Opinião: Informalidade e Corrupção

O sentimento de frustração que invade todos os que têm a sensação de que o Estado desapareceu caminha junto com a perplexidade com que se constata a absoluta inocuidade das leis que regem, ou melhor, deveriam reger, a conduta dos cidadãos. Se as leis vigentes são falhas, o Estado parece de faz-de-conta, embora os impostos que quase todos pagam sejam reais e pesados.

Dois senadores em apuros apresentam explicações surreais para se defenderem das acusações, as pessoas têm sua paciência testada à exaustão e fica tudo por isso mesmo. Invoca-se o direito aos sigilos bancário, das telecomunicações e fiscal como se fossem sacrossantos e se acusam os policiais federais de abusarem da escuta legal.
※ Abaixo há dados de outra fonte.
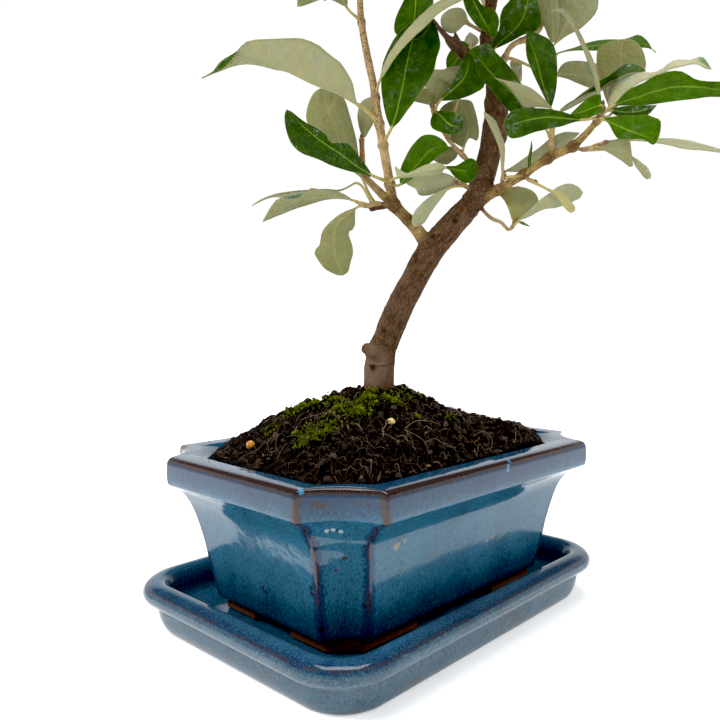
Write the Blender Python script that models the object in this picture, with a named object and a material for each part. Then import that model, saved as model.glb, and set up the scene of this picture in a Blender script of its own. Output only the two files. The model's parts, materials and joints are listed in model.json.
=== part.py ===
# Silverberry bonsai: an evergreen Elaeagnus in a blue glazed pot with indented corners,
# standing on its matching saucer. One named object for each physical piece.
# Units are metres, +Z up. The origin is the middle of the saucer's flat underside.
# The pot's long side runs along X. The tree is laid out as it is seen from the corner of
# the pot where X and Y are both negative, in a front frame: across, up, toward the viewer.

import math
import random

import bmesh
import bpy
from mathutils import Matrix, Vector
from mathutils.geometry import interpolate_bezier
from mathutils.kdtree import KDTree

MM = 0.001
GAP = 0.3 * MM                # clearance between pieces that touch

# Saucer, a rounded rectangle with a rolled rim
SAUCER_INNER_LENGTH = 142 * MM
SAUCER_INNER_WIDTH = 102 * MM
SAUCER_INNER_CORNER = 12.6 * MM
SAUCER_TURN = math.radians(1.0)
SAUCER_SHIFT = Vector((-2.0, 1.3)) * MM
SAUCER_FLOOR = 7.6 * MM
# (distance outside the rim's inner edge, height), from the underside out, up and in
SAUCER_PROFILE = [
    (0.2, 0.0), (1.3, 1.2), (2.7, 4.5), (3.3, 8.2), (3.2, 10.2), (6.2, 11.2), (8.0, 13.2),
    (8.2, 15.4), (6.6, 17.4), (3.8, 18.4), (1.5, 18.3), (0.0, 17.4), (-1.4, 14.5),
    (-2.4, 10.4), (-4.0, 8.3), (-6.5, 7.6),
]
SAUCER_FOOT_SPREAD = 1.0 * MM  # the foot is wider across the long sides by this
SAUCER_FOOT_ROUND = 3.6 * MM   # and its corners rounder by this, both fading out at the roll
SAUCER_ROLL = 10.0 * MM

# Pot, a rectangle whose corners are cut by hollow panels
POT_LENGTH = 152.2 * MM
POT_WIDTH = 113.0 * MM
POT_REST = SAUCER_FLOOR + GAP
POT_UNDERSIDE = 13.8 * MM
POT_RIM = 66.0 * MM
POT_FLOOR = 18.6 * MM
# The corner panels' legs along the long and the short side, at the rim, under the band and
# at the base, with the insets of those levels
PANEL_LEGS = [(0.0, 17.6, 20.8), (8.5, 12.3, 12.3), (16.8, 11.0, 9.9)]
PANEL_HOLLOW = [(0.0, 3.8), (8.5, 2.4), (16.8, 1.8)]
PANEL_EDGE_ROUND = 1.7 * MM
PANEL_EDGE_LIFT = 0.72        # how far the rounded edge keeps out toward the sharp one
# (distance inside the rim's outer face on the short sides, on the long sides, height), from
# the underside up to the rim
POT_OUTSIDE = [
    (22.5, 23.8, 13.8), (21.0, 22.3, 12.8), (17.4, 18.7, 12.4), (16.2, 17.5, 13.6), (13.9, 15.3, 24.5),
    (12.4, 13.9, 33.0), (10.6, 12.2, 41.0), (8.6, 10.7, 47.0), (6.4, 8.3, 51.0), (4.2, 5.2, 53.9),
    (1.6, 1.9, 55.4), (0.2, 0.2, 56.8), (0.0, 0.0, 63.4), (0.7, 0.7, 65.2), (2.4, 2.4, 66.0), (9.0, 9.0, 66.0),
]
# the same, down the inside
POT_INSIDE = [(11.4, 65.0), (12.5, 62.5), (13.8, 52.0), (18.0, 26.0), (20.6, 19.8), (23.2, 18.6)]
INSIDE_LONG_EXTRA = 1.0 * MM  # the long walls stand further in below the rim
INSIDE_LEG_X = 17.0 * MM
INSIDE_LEG_Y = 17.0 * MM
INSIDE_CORNER_BULGE = 1.6 * MM
FOOT_SETBACK_X = 19.0 * MM
FOOT_SETBACK_Y = 20.2 * MM
FOOT_LEG = 9.5 * MM
FOOT_THICK = 8.0 * MM
FOOT_END_X = 22.0 * MM
FOOT_END_Y = 10.0 * MM
DRAIN_HOLE_X = 30.0 * MM
DRAIN_HOLE_RADIUS = 4.5 * MM
DRAIN_MESH_SIZE = 20.0 * MM
DRAIN_MESH_THICK = 0.8 * MM
DRAIN_MESH_BAR = 2.0 * MM

# Soil mound
MOUND_TOP = 89.5 * MM
MOUND_EDGE = 65.6 * MM
MOUND_EDGE_TILT = 1.7 * MM    # the edge is lower than this mean toward the viewer
MOUND_RINGS = [1.0, 0.9, 0.74, 0.58, 0.42, 0.27, 0.16]
MOUND_POWER = 1.25
# low swells and a hollow on the mound: across, toward, rise and spread in millimetres
MOUND_LUMPS = [(-40, 2, 2.2, 14), (31, -12, -4.4, 16), (56, -3, 2.0, 10), (-8, 30, -1.5, 12)]
CRUMB = 0.8 * MM
TRUNK_FOOT = 64.0 * MM
TRUNK_FOOT_RADIUS = 6.3 * MM
PELLET_RADIUS = 1.7 * MM
PELLETS = [(-48.5, 28.0), (2.0, 28.5)]     # across, toward, in millimetres

# Tree, in the front frame and in millimetres
FRONT_BEARING = math.radians(-46.5)
ACROSS = Vector((math.cos(FRONT_BEARING), math.sin(FRONT_BEARING), 0))
TOWARD = Vector((math.sin(FRONT_BEARING), -math.cos(FRONT_BEARING), 0))
TRUNK_SIDES = 12
SHOOT_OVERLAP = 0.4 * MM      # a shoot runs on into its spur until the wood's clearance cuts it
BLADE_THICK = 0.6 * MM
PETIOLE_HALF = 0.55 * MM
BLADE_STATIONS = (0.24, 0.56, 0.85)
BLADE_FULLNESS = 0.72
BLADE_FOLD = 0.16
BLADE_WAVE = 0.07

# Woody stems: points with a radius each
TRUNK = [
    (-2.5, 64, 0, 6.3), (-2.5, 84, 0, 6.3), (-2.5, 94, 0, 6.1), (-1.5, 102, 0, 5.7), (0.5, 107.5, 0, 5.3),
    (5.5, 119.5, 0, 5.3), (11.5, 131, 0, 5.1), (17.5, 141.5, 0, 5.3), (23.5, 149, 0, 5.1),
    (30.5, 156.5, 0, 4.7), (35.5, 163, 0, 4.4), (38, 170.5, 0, 4.6), (41, 181, -1, 4.3),
    (42.5, 190.5, -2, 4.4), (43.5, 199.5, -3, 4.6), (42.5, 209.5, -3, 3.5), (39.5, 220.5, -3, 2.7),
    (39.5, 229, -3, 2.5), (41, 238, -2, 2.2), (41.5, 246, -1, 1.9),
]
LEFT_ARM = [(17.5, 143.5, 0, 3.2), (12, 150, 2, 2.5), (7, 155, 4, 2.2), (3, 159, 5, 2.4), (2.4, 161.5, 5.3, 2.1)]
RIGHT_LIMB = [
    (35, 159, 2, 2.6), (40, 162.5, 4, 2.2), (48.5, 167.5, 7, 2.0), (60.5, 175, 10, 1.9),
    (69, 179, 13, 1.9), (73.5, 183, 15, 1.6), (76.5, 186.4, 16.4, 1.4),
]
PRUNED_STUB = [(-2, 101.5, 2, 3.0), (-6.5, 103.5, 4.5, 2.4), (-8.6, 104.2, 5.6, 1.7)]
BROKEN_STUB = [
    (41, 211.5, -2, 2.7), (34, 214.5, -1, 2.5), (29, 218, 0.5, 2.5), (25.3, 220.8, 1.5, 1.8),
    (23.2, 222.8, 2, 1.1), (20.5, 225.5, 2.8, 1.0), (17.5, 229, 3.2, 0.8),
]
WOOD = {"trunk": TRUNK, "left_arm": LEFT_ARM, "right_limb": RIGHT_LIMB, "pruned_stub": PRUNED_STUB,
        "broken_stub": BROKEN_STUB}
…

O protesto dos ofendidos segue a linha de sempre, uma hora é contra a imprensa, outra, como agora, é dirigido à Polícia e ao Judiciário, de cujos integrantes se diz concederem mandados genéricos de busca e escuta.

Com tantos indícios, ante esse quadro tenebroso de investigadores tão ou mais suspeitos que os averiguados, as pessoas percebem facilmente que a legislação foi feita sob medida para garantir certas exceções, que, aliás, são comuns e recorrentes.

O sigilo patrimonial não é um direito absoluto, nunca foi: informações sobre o patrimônio e as finanças pessoais são partilhadas com o fisco na declaração anual do Imposto de Renda e não há notícias de abusos cometidos pelos responsáveis pelo resguardo dessas informações. Todavia, sem acesso automático aos detalhes da movimentação bancária de pessoas e empresas, a Receita Federal do Brasil não tem como saber se saldos, aplicações financeiras e “recursos não contabilizados” foram ocultados.

A obrigação legal de instituições financeiras informarem a movimentação de grandes somas ao Conselho de Controle de Atividades Financeiras (COAF) nem sempre é obedecida, e eventualmente saques milionários só são descobertos por acaso. Quer dizer, a lei só é obedecida quando o guarda está de olho. E quem garante que cartórios, imobiliárias e outros cumprem a obrigação de enviar à Receita Federal do Brasil informações sobre transações com imóveis, nem sempre muito úteis, haja vista a prática disseminada de passar escrituras por valores abaixo dos efetivamente negociados?

Restringir os valores dos saques em dinheiro, como pretende fazer a Itália, o paraíso europeu da sonegação, seria uma boa medida a ser adotada por aqui contra essa gente que transporta altas somas em malas e cuecas. Não há, hoje em dia, justificativa para o manuseio de grandes quantias em dinheiro, especialmente por pessoas físicas. Todo pagamento de salário ou honorários pode ser creditado em contas-correntes ou de poupança. Nosso sistema bancário é ultramoderno, através dele é possível fazer transferências instantâneas com efeito de dinheiro vivo para qualquer parte do País.

Só pode ser contra a formalidade e o fim do sigilo bancário – exclusivamente para a Receita Federal do Brasil - quem tem conduta duvidosa. Pergunte-se à maioria das pessoas, a todos os que têm seus salários tributados na fonte, se elas se importam em que o governo conheça sua movimentação bancária.

Os ralos por onde escorre o dinheiro da corrupção são grandes e variados, é preciso estreitá-los, e a maneira pode ser essa, mais formalidade, simplesmente tornando transparentes para o fisco as contas bancárias e restringindo-se a movimentação de dinheiro em espécie.

Não é difícil concluir que as leis brasileiras protegem pouca gente além do razoável – foro privilegiado, prisão especial para quem tem curso superior, imunidade parlamentar – e deixam o Estado, que em última instância é o bem comum, à mercê de seus incontáveis predadores.